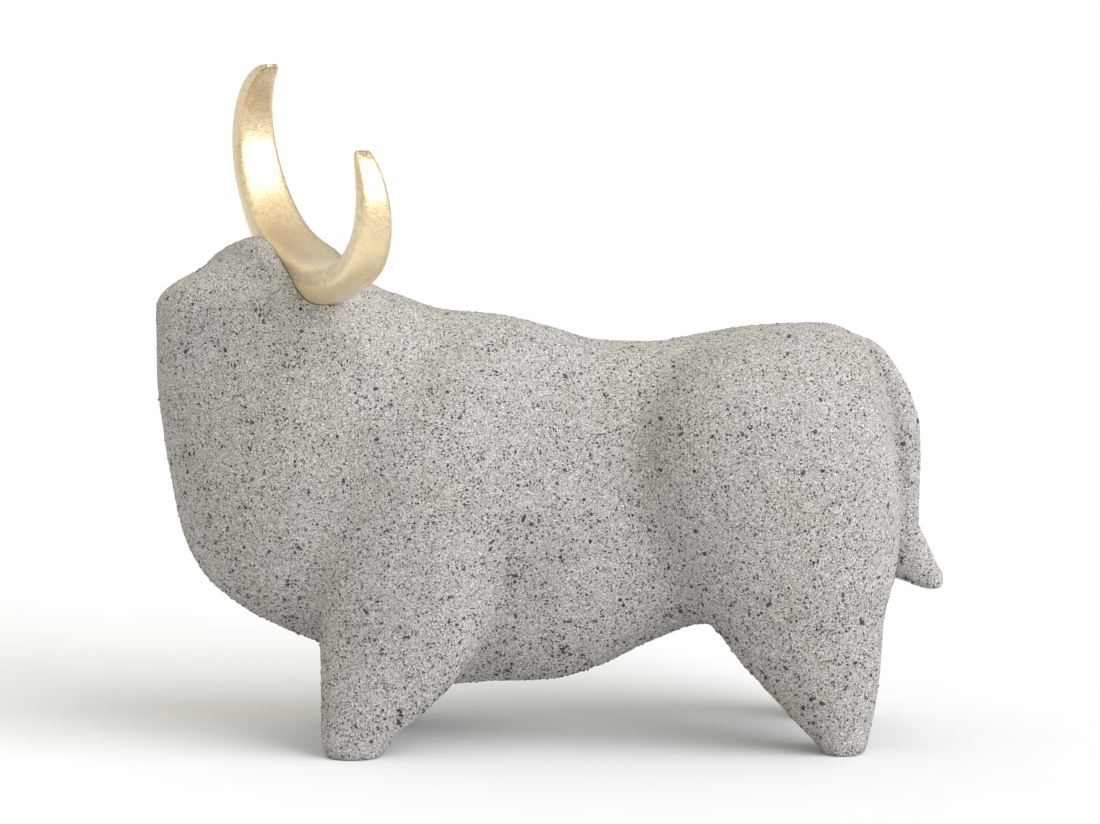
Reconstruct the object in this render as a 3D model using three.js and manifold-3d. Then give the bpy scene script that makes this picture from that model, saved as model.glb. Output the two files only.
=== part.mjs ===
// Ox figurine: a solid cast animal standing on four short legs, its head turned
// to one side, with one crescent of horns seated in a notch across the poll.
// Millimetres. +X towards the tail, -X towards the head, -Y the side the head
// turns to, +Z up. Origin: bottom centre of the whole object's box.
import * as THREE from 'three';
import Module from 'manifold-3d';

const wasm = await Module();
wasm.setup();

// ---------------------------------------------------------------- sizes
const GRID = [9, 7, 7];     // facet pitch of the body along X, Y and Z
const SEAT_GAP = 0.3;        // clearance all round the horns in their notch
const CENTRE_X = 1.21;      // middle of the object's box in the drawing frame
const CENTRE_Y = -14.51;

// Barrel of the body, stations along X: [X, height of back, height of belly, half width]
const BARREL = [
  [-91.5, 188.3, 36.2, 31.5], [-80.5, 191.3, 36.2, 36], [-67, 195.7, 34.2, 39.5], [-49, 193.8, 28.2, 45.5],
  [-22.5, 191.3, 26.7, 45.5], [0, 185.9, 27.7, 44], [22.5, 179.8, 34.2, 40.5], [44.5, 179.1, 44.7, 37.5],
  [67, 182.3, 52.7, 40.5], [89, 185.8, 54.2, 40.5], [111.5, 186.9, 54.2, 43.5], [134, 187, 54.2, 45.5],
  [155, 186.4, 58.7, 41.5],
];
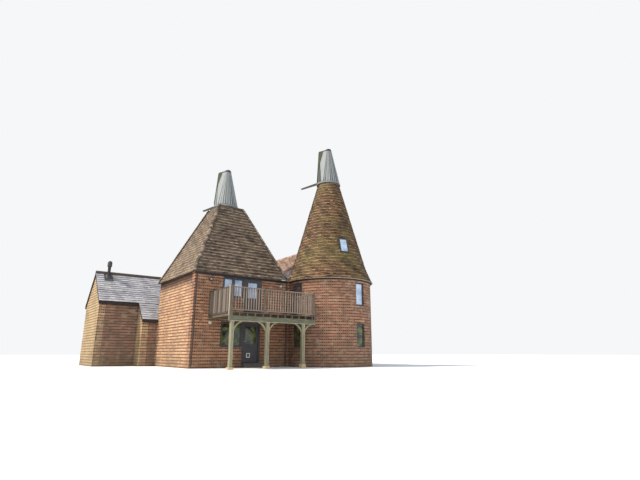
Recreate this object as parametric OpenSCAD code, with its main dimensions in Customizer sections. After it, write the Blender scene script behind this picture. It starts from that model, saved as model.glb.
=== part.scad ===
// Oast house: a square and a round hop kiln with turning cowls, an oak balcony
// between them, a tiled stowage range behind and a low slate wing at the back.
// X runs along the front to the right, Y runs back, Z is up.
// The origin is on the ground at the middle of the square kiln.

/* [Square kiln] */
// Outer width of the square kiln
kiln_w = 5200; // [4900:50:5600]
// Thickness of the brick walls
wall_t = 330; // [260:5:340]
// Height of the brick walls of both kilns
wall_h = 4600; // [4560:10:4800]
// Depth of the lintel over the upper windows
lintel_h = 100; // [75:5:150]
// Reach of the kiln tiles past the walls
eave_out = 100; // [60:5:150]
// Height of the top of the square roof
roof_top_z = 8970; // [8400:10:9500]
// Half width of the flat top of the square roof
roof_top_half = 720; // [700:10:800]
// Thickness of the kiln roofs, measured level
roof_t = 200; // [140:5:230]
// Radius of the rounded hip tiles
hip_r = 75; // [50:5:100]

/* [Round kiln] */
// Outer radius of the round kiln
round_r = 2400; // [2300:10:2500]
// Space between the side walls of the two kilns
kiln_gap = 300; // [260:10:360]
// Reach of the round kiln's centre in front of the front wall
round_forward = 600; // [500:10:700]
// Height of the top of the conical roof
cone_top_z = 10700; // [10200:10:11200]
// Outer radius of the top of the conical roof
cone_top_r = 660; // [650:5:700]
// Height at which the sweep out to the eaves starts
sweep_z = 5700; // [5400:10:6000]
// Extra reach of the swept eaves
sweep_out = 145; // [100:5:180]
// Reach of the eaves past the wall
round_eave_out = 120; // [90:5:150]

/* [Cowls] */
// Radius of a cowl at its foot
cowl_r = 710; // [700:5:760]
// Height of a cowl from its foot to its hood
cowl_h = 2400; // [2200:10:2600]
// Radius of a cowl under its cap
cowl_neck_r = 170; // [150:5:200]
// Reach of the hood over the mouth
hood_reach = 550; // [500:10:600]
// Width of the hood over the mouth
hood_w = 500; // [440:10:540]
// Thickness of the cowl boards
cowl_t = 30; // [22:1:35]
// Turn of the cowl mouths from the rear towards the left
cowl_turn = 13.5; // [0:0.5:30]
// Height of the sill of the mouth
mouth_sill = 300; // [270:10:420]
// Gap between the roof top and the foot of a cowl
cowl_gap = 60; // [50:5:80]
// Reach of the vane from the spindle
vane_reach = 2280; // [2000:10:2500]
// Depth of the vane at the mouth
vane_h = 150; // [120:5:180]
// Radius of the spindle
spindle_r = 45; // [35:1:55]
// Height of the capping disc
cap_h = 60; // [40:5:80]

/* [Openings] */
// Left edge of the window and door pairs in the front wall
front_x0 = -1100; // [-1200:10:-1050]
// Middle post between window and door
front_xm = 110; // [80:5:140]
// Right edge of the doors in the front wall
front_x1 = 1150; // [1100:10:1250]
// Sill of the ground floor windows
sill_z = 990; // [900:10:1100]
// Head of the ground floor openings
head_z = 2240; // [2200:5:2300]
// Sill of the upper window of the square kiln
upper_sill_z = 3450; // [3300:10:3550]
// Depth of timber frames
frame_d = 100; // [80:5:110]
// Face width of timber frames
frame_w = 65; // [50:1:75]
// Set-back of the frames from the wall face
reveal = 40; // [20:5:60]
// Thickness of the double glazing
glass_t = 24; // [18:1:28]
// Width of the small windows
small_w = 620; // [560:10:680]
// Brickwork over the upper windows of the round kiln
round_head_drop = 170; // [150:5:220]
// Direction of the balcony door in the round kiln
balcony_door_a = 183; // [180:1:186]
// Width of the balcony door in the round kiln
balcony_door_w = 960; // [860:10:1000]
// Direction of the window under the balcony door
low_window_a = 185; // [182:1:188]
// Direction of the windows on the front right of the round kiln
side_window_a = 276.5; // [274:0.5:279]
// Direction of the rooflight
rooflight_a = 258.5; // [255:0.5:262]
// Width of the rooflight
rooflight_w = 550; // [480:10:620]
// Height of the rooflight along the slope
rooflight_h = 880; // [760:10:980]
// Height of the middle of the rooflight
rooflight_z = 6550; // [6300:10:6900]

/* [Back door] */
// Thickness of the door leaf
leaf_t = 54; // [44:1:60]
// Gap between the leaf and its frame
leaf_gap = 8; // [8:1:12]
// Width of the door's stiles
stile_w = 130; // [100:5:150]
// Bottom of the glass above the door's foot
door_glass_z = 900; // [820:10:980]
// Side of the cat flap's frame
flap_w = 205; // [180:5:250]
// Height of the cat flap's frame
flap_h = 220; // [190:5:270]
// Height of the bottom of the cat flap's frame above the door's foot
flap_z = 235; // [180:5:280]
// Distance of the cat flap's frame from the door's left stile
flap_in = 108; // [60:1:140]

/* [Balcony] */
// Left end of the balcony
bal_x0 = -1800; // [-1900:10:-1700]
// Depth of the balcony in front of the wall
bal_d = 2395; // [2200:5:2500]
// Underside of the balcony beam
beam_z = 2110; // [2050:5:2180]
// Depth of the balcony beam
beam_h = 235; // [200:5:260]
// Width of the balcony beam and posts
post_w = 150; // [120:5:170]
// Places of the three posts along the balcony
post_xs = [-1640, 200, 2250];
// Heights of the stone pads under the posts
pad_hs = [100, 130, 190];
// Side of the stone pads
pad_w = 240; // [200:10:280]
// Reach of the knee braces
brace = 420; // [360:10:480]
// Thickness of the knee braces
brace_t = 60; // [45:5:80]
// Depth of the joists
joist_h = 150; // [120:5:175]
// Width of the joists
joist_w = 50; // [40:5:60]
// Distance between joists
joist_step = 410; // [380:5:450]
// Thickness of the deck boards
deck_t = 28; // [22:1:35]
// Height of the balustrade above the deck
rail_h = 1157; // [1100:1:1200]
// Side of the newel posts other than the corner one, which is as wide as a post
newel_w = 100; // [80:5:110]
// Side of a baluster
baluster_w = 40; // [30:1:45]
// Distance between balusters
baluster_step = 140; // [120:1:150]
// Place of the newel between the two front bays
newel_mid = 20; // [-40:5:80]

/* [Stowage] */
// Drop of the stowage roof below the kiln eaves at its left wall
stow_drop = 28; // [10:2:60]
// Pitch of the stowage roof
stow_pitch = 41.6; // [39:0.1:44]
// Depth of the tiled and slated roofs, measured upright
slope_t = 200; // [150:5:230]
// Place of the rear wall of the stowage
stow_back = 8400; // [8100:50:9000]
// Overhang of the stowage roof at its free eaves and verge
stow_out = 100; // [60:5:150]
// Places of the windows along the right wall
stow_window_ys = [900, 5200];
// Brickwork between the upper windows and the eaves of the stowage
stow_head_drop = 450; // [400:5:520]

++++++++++

__Exercise brief__.
Write out a verbatim copy of the data, beginning with its first line and ending with the line that contains "const CENTRE_Y = -14.51;".

__Solution to the problem__.
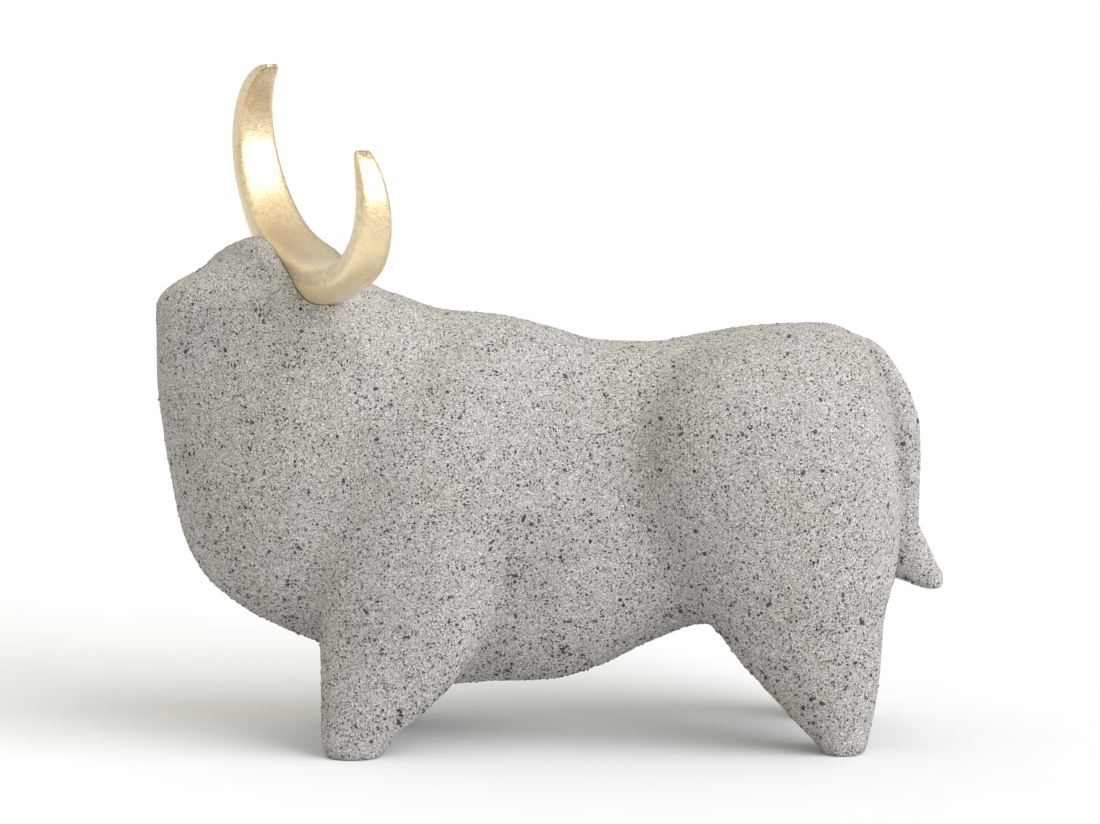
Reconstruct the object in this render as a 3D model using three.js and manifold-3d. Then give the bpy scene script that makes this picture from that model, saved as model.glb. Output the two files only.
=== part.mjs ===
// Ox figurine: a solid cast animal standing on four short legs, its head turned
// to one side, with one crescent of horns seated in a notch across the poll.
// Millimetres. +X towards the tail, -X towards the head, -Y the side the head
// turns to, +Z up. Origin: bottom centre of the whole object's box.
import * as THREE from 'three';
import Module from 'manifold-3d';

const wasm = await Module();
wasm.setup();

// ---------------------------------------------------------------- sizes
const GRID = [9, 7, 7];     // facet pitch of the body along X, Y and Z
const SEAT_GAP = 0.3;        // clearance all round the horns in their notch
const CENTRE_X = 1.21;      // middle of the object's box in the drawing frame
const CENTRE_Y = -14.51;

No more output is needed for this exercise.